TASK: Using the data below, repeat all of it precisely.
==============================
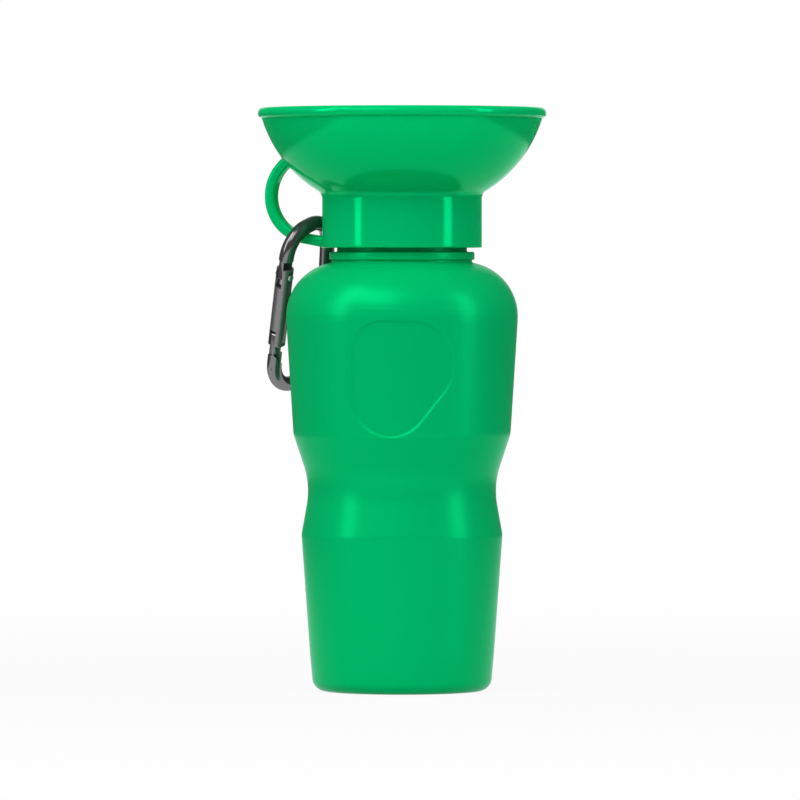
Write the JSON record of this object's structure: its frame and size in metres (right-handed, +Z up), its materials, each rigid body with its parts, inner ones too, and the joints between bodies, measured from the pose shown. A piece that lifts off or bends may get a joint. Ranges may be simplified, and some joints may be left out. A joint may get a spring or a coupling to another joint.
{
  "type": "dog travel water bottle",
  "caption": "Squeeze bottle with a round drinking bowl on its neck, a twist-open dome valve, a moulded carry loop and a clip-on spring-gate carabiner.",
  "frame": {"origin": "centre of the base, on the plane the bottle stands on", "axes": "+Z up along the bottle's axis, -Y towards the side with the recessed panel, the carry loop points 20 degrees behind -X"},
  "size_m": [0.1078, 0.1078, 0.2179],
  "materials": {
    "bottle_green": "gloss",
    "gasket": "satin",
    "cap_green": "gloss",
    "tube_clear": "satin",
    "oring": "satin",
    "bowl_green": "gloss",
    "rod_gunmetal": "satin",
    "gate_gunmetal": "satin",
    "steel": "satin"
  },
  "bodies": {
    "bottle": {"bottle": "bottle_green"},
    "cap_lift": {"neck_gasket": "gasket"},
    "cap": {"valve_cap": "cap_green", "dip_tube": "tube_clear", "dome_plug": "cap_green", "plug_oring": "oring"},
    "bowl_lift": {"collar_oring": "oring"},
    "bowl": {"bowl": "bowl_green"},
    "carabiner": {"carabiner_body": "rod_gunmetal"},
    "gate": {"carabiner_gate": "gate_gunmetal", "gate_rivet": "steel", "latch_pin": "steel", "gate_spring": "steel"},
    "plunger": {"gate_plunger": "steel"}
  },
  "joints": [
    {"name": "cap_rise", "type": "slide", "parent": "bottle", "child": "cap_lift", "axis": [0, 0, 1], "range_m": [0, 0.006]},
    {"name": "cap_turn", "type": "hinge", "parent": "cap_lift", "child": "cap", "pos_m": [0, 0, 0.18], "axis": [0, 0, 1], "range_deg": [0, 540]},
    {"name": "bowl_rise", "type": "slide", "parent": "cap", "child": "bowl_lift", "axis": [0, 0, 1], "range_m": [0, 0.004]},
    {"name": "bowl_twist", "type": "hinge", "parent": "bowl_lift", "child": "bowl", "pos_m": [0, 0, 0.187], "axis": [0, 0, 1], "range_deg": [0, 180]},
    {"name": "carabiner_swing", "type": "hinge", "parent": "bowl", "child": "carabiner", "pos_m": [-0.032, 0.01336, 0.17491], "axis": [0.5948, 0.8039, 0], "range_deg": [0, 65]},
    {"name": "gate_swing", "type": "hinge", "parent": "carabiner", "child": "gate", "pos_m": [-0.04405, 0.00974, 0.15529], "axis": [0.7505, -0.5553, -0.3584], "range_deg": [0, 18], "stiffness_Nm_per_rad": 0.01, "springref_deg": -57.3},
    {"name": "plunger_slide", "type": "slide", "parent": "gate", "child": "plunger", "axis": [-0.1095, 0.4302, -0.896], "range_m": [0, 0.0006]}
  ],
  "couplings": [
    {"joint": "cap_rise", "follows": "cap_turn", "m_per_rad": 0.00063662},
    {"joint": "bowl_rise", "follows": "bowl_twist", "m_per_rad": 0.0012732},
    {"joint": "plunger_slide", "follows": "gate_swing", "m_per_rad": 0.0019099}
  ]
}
==============================
WRITTEN REPLY:
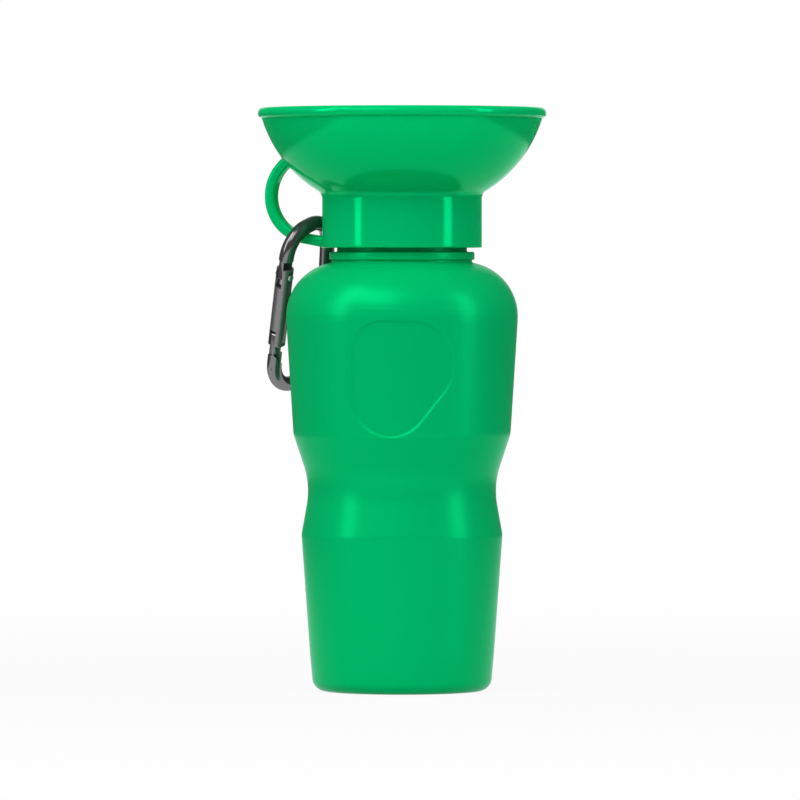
Write the JSON record of this object's structure: its frame and size in metres (right-handed, +Z up), its materials, each rigid body with its parts, inner ones too, and the joints between bodies, measured from the pose shown. A piece that lifts off or bends may get a joint. Ranges may be simplified, and some joints may be left out. A joint may get a spring or a coupling to another joint.
{
  "type": "dog travel water bottle",
  "caption": "Squeeze bottle with a round drinking bowl on its neck, a twist-open dome valve, a moulded carry loop and a clip-on spring-gate carabiner.",
  "frame": {"origin": "centre of the base, on the plane the bottle stands on", "axes": "+Z up along the bottle's axis, -Y towards the side with the recessed panel, the carry loop points 20 degrees behind -X"},
  "size_m": [0.1078, 0.1078, 0.2179],
  "materials": {
    "bottle_green": "gloss",
    "gasket": "satin",
    "cap_green": "gloss",
    "tube_clear": "satin",
    "oring": "satin",
    "bowl_green": "gloss",
    "rod_gunmetal": "satin",
    "gate_gunmetal": "satin",
    "steel": "satin"
  },
  "bodies": {
    "bottle": {"bottle": "bottle_green"},
    "cap_lift": {"neck_gasket": "gasket"},
    "cap": {"valve_cap": "cap_green", "dip_tube": "tube_clear", "dome_plug": "cap_green", "plug_oring": "oring"},
    "bowl_lift": {"collar_oring": "oring"},
    "bowl": {"bowl": "bowl_green"},
    "carabiner": {"carabiner_body": "rod_gunmetal"},
    "gate": {"carabiner_gate": "gate_gunmetal", "gate_rivet": "steel", "latch_pin": "steel", "gate_spring": "steel"},
    "plunger": {"gate_plunger": "steel"}
  },
  "joints": [
    {"name": "cap_rise", "type": "slide", "parent": "bottle", "child": "cap_lift", "axis": [0, 0, 1], "range_m": [0, 0.006]},
    {"name": "cap_turn", "type": "hinge", "parent": "cap_lift", "child": "cap", "pos_m": [0, 0, 0.18], "axis": [0, 0, 1], "range_deg": [0, 540]},
    {"name": "bowl_rise", "type": "slide", "parent": "cap", "child": "bowl_lift", "axis": [0, 0, 1], "range_m": [0, 0.004]},
    {"name": "bowl_twist", "type": "hinge", "parent": "bowl_lift", "child": "bowl", "pos_m": [0, 0, 0.187], "axis": [0, 0, 1], "range_deg": [0, 180]},
    {"name": "carabiner_swing", "type": "hinge", "parent": "bowl", "child": "carabiner", "pos_m": [-0.032, 0.01336, 0.17491], "axis": [0.5948, 0.8039, 0], "range_deg": [0, 65]},
    {"name": "gate_swing", "type": "hinge", "parent": "carabiner", "child": "gate", "pos_m": [-0.04405, 0.00974, 0.15529], "axis": [0.7505, -0.5553, -0.3584], "range_deg": [0, 18], "stiffness_Nm_per_rad": 0.01, "springref_deg": -57.3},
    {"name": "plunger_slide", "type": "slide", "parent": "gate", "child": "plunger", "axis": [-0.1095, 0.4302, -0.896], "range_m": [0, 0.0006]}
  ],
  "couplings": [
    {"joint": "cap_rise", "follows": "cap_turn", "m_per_rad": 0.00063662},
    {"joint": "bowl_rise", "follows": "bowl_twist", "m_per_rad": 0.0012732},
    {"joint": "plunger_slide", "follows": "gate_swing", "m_per_rad": 0.0019099}
  ]
}